Ceramide formation as a target in beta-cell survival and function

Introduction: Ceramide may be synthesized de novo or generated by sphingomyelinase-dependent hydrolysis of sphingomyelin. Areas covered: The role of ceramide, ceramide-sensitive signaling and ion channels in beta-cell apoptosis, lipotoxicity and amyloid-induced beta-cell death. Expert opinion: Ceramide participates in beta-cell dysfunction and apoptosis after exposure to TNF alpha, IL-1 beta and IFN-gamma, excessive amyloid and islet amyloid polypeptide or non-esterified fatty acids (lipotoxicity).

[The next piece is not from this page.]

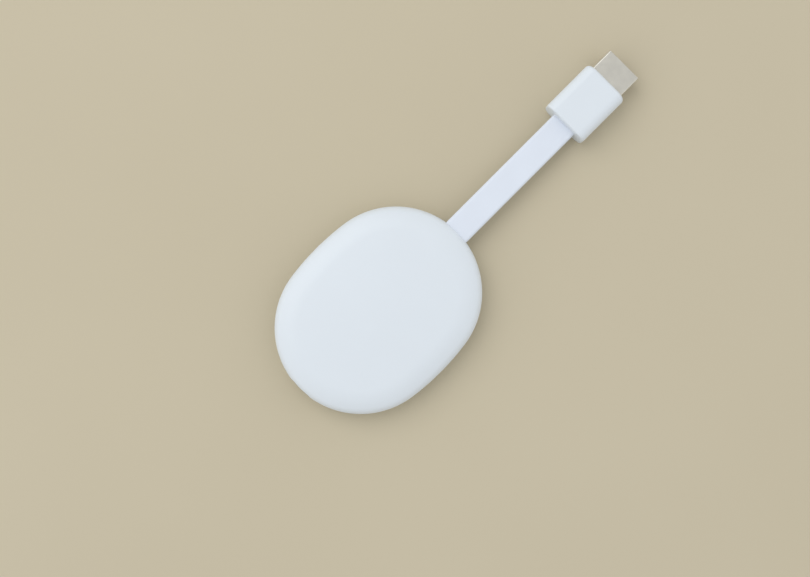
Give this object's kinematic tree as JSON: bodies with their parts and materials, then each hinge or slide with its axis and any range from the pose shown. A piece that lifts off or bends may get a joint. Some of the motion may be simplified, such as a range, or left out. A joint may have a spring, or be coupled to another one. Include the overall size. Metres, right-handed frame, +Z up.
{
  "type": "streaming media stick",
  "caption": "Flat oval pebble-shaped media player with a short captive flat cable that ends in a boxed video plug with a metal shell.",
  "frame": {"origin": "on the table, under the middle of the oval puck", "axes": "+X along the cable from the puck towards the plug, +Z up through the crowned top"},
  "size_m": [0.1587, 0.061, 0.0125],
  "materials": {
    "white_plastic": "smooth satin white plastic",
    "cable_jacket": "matte white moulded jacket",
    "satin_nickel": "satin nickel plating",
    "spreader_metal": "plain rolled sheet",
    "screw_steel": "plain steel",
    "thermal_pad": "matte silicone",
    "board_laminate": "solder resist",
    "chip_black": "matte moulded resin",
    "insulator_black": "smooth black plastic",
    "contact_gold": "gold plating",
    "wire_copper": "tinned copper",
    "capacitor_tan": "fired ceramic",
    "led_white": "clear resin over phosphor",
    "light_guide_clear": "milky clear plastic"
  },
  "bodies": {
    "housing": {"top_shell": "white_plastic", "bottom_shell": "white_plastic", "upper_heat_spreader": "spreader_metal", "upper_thermal_pad": "thermal_pad", "upper_shield_can": "satin_nickel", "processor": "chip_black", "processor_pad": "thermal_pad", "memory_chips": "chip_black", "main_board": "board_laminate", "wireless_module": "satin_nickel", "antennas": "contact_gold", "inductors": "chip_black", "capacitors": "capacitor_tan", "crystal": "satin_nickel", "board_screws": "screw_steel", "lower_shield_can": "satin_nickel", "flash_chip": "chip_black", "power_chip": "chip_black", "lower_thermal_pad": "thermal_pad", "lower_heat_spreader": "spreader_metal", "port_shell": "satin_nickel", "port_insert": "insulator_black", "port_contacts": "contact_gold", "switch_body": "chip_black", "switch_dome": "screw_steel", "status_led": "led_white", "light_guide": "light_guide_clear", "cable_anchor": "white_plastic", "board_conductors": "wire_copper", "ribbon_cable": "cable_jacket"},
    "button": {"reset_button": "white_plastic", "switch_plunger": "chip_black"},
    "plug": {"plug_housing": "white_plastic", "plug_inner_mould": "insulator_black", "plug_board": "board_laminate", "plug_conductors": "wire_copper", "plug_shell": "satin_nickel", "plug_insulator": "insulator_black", "plug_contacts": "contact_gold"}
  },
  "joints": [
    {"name": "button_press", "type": "slide", "parent": "housing", "child": "button", "axis": [0, 0, 1], "range_m": [0, 0.0003], "stiffness_N_per_m": 300, "springref_m": -0.0005, "deforming": ["switch_dome"]},
    {"name": "cable_bend", "type": "hinge", "parent": "housing", "child": "plug", "pos_m": [0.0649, 0, 0.00588], "axis": [0, -1, 0], "range_deg": [-60, 60], "deforming": ["ribbon_cable"]}
  ]
}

Knockout of sphingomyelin synthase 1, which converts ceramide to sphingomyelin, leads to impairment of insulin secretion. Increased ceramidase activity or pharmacological inhibition of ceramide synthetase, inhibits beta-cell apoptosis. Ceramide contributes to endoplasmatic reticulum(ER) stress, decreased mitochondrial membrane potential in insulin-secreting cells and mitochondrial release of cytochrome c into the cytosol, which are all triggers of apoptotic cell death. Ceramide-dependent signaling involves activation of extracellularly regulated kinases 1 and 2 (ERK1/2), down-regulation of Period (Per)-aryl hydrocarbon receptor nuclear translocator (Arnt)-single-minded (Sim) kinase (PASK), activation of okadaic-acid-sensitive protein phosphatase 2A (PP2A) and stimulation of NADPH-oxidase with generation of superoxides and lipid peroxides. Ceramide reduces the activity of voltage gated potassium (Kv)-channels in insulin-secreting cells. The role of ceramide in beta-cell survival and function may be therapeutically relevant, because ceramide formation can be suppressed by pharmacological inhibition of ceramide synthetase and/or sphingomyelinase.